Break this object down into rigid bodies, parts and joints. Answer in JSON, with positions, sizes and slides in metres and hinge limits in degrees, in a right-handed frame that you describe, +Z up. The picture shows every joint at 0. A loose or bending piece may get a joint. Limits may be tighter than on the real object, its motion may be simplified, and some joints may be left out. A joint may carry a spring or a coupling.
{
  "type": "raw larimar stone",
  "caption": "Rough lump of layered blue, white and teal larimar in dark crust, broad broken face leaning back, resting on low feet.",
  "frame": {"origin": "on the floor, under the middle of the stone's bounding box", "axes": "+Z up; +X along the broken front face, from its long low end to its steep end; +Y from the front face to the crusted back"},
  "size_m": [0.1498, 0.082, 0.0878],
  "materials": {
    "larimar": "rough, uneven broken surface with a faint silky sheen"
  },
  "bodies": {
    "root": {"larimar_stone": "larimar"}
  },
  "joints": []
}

==

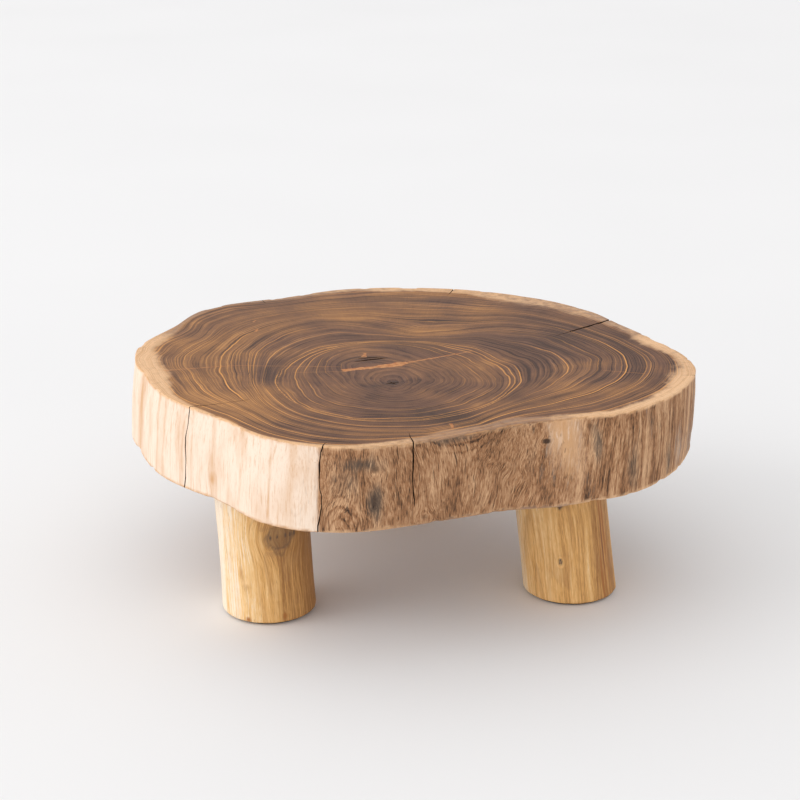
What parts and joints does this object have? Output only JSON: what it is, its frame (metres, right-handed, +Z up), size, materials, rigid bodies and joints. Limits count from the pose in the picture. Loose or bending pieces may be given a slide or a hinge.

Goal of the exercise: Report every line in the data above in which the word "materials" appears.

Task result:
  "materials": {
What parts and joints does this object have? Output only JSON: what it is, its frame (metres, right-handed, +Z up), size, materials, rigid bodies and joints. Limits count from the pose in the picture. Loose or bending pieces may be given a slide or a hinge.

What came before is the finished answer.